Thomas Lang verrät nicht zu viel an diesem Abend. Er trägt diese erste Begegnung seiner Protagonisten dicht und emotional vor und erzeugt unterbewusst dieses Flirren, auf das er später hinweist: Die personalen Erzählperspektiven liegen nah beieinander und scheinen, weil sie sich so ähnlich sind, ineinander überzugreifen. Wer ist wer?

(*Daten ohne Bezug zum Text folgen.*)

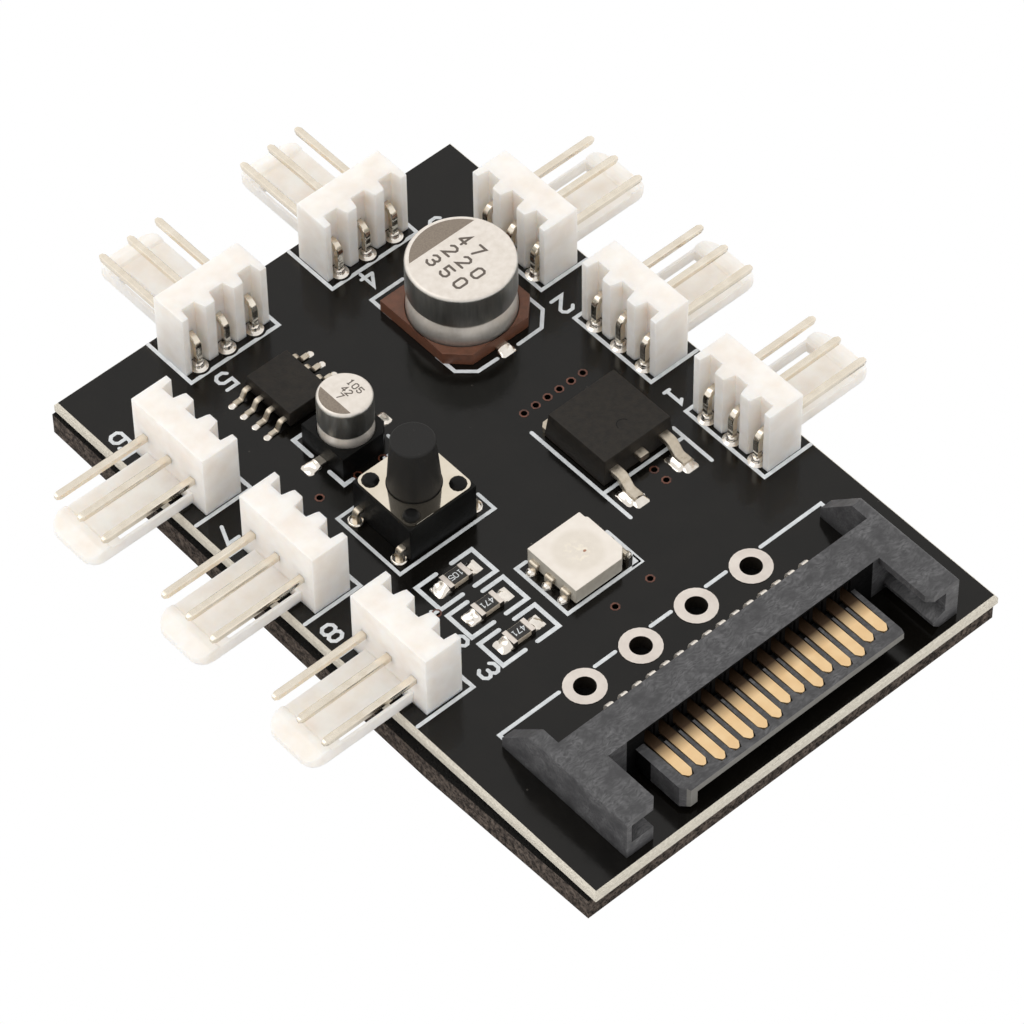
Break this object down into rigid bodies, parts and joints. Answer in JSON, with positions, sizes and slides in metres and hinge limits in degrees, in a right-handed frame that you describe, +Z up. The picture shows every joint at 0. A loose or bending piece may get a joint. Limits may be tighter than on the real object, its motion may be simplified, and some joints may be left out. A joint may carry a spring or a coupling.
{
  "type": "pc fan controller hub",
  "caption": "Flat board with fan headers along three edges, a keyed power inlet, a push button and a foam pad underneath.",
  "frame": {"origin": "middle of the foam pad's underside, where the part is stuck down", "axes": "+Z up out of the board, -Y out of the power inlet, +X towards the headers numbered 1 to 3"},
  "size_m": [0.0514, 0.0636, 0.0111],
  "materials": {
    "solder_mask": "glossy black solder mask over glass fibre",
    "pad_foam": "dark speckled foam",
    "pad_tin": "matt tin plating",
    "bare_copper": "mask covered copper",
    "solder": "bright solder",
    "white_nylon": "satin natural nylon",
    "tinned_brass": "bright tin plate",
    "dark_nylon": "satin glass filled nylon",
    "gold_contact": "satin gold flash",
    "can_aluminium": "satin drawn aluminium",
    "brown_plastic": "satin brown phenolic",
    "black_plastic": "satin black plastic",
    "plunger_plastic": "fine matt black plastic",
    "polished_steel": "polished plated steel",
    "moulded_epoxy": "matt moulded epoxy",
    "lamp_white": "satin white resin",
    "lamp_resin": "milky clear resin",
    "die_amber": "matt semiconductor",
    "resistor_ceramic": "fired ceramic with a black glazed top"
  },
  "bodies": {
    "board": {"circuit_board": "solder_mask", "foam_pad": "pad_foam", "wire_hole_rings": "pad_tin", "via_rings": "bare_copper", "solder_joints": "solder", "fan_header_1_housing": "white_nylon", "fan_header_1_pins": "tinned_brass", "fan_header_2_housing": "white_nylon", "fan_header_2_pins": "tinned_brass", "fan_header_3_housing": "white_nylon", "fan_header_3_pins": "tinned_brass", "fan_header_4_housing": "white_nylon", "fan_header_4_pins": "tinned_brass", "fan_header_5_housing": "white_nylon", "fan_header_5_pins": "tinned_brass", "fan_header_6_housing": "white_nylon", "fan_header_6_pins": "tinned_brass", "fan_header_7_housing": "white_nylon", "fan_header_7_pins": "tinned_brass", "fan_header_8_housing": "white_nylon", "fan_header_8_pins": "tinned_brass", "power_inlet_housing": "dark_nylon", "power_inlet_contacts": "gold_contact", "large_capacitor_can": "can_aluminium", "large_capacitor_base": "brown_plastic", "large_capacitor_leads": "tinned_brass", "small_capacitor_can": "can_aluminium", "small_capacitor_base": "black_plastic", "small_capacitor_leads": "tinned_brass", "push_button_base": "black_plastic", "push_button_cover": "polished_steel", "push_button_dome": "polished_steel", "push_button_legs": "tinned_brass", "transistor_body": "moulded_epoxy", "transistor_tab": "tinned_brass", "transistor_leads": "tinned_brass", "control_chip_body": "moulded_epoxy", "control_chip_legs": "tinned_brass", "lamp_housing": "lamp_white", "lamp_lens": "lamp_resin", "lamp_dies": "die_amber", "lamp_legs": "tinned_brass", "resistor_1_body": "resistor_ceramic", "resistor_1_caps": "pad_tin", "resistor_2_body": "resistor_ceramic", "resistor_2_caps": "pad_tin", "resistor_3_body": "resistor_ceramic", "resistor_3_caps": "pad_tin"},
    "button": {"push_button_plunger": "plunger_plastic"}
  },
  "joints": [
    {"name": "button_press", "type": "slide", "parent": "board", "child": "button", "axis": [0, 0, -1], "range_m": [0, 0.00025], "stiffness_N_per_m": 1000, "springref_m": -0.0003}
  ]
}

Es geht um die Balance der beiden, um Anziehung und Abstoßung. Passend dazu hat Lang eine Perspektive gewählt, die bewusst zwischen innerem Monolog und einem auktorialen Erzähler liegt. Die Erklärung dafür liegt tiefer: Beide Figuren müssen ihre Unterschiedlichkeit empfinden, weil sie sich zu ähnlich sind. Und das geht dem Autor zufolge nur mit zwei Perspektiven. Das Publikum hakt nach: „Gibt es nicht doch eine geheime Identität zwischen den Figuren?“ Thomas Lang, pragmatisch und unprätentiös: „Es ist doch ein Gewinn, wenn ein Text diese Offenheit bietet. Dann erst zeigt sich die eigene Lesart.“
In Kafkas Fußstapfen?
Wie sieht der Autor die Tendenz der Literaturkritiker, ihn in die Tradition des Vater-Sohn-Konflikts bei Kafka zu stellen? Eine Frage, die Prof. Dr. Friedhelm Marx, Lehrstuhlinhaber für Neuere deutsche Literaturwissenschaft, in den Raum stellte. Thomas Lang distanzierte sich: „Die Literaturwissenschaft geht immer mit der Folie anderer an Literatur heran, ich bin in der privilegierten Situation, das nicht zu müssen.“ Und manchmal haben literarische Rätsel auch eine ganz einfache Lösung: Warum er seine Figur Gert in Klagenfurt beim Ingeborg-Bachmann-Preis Felix genannt habe? „Ich hatte einfach Angst, mich zu verlesen“, antwortete Lang lapidar. Der Preis ist ihm jedenfalls sicher...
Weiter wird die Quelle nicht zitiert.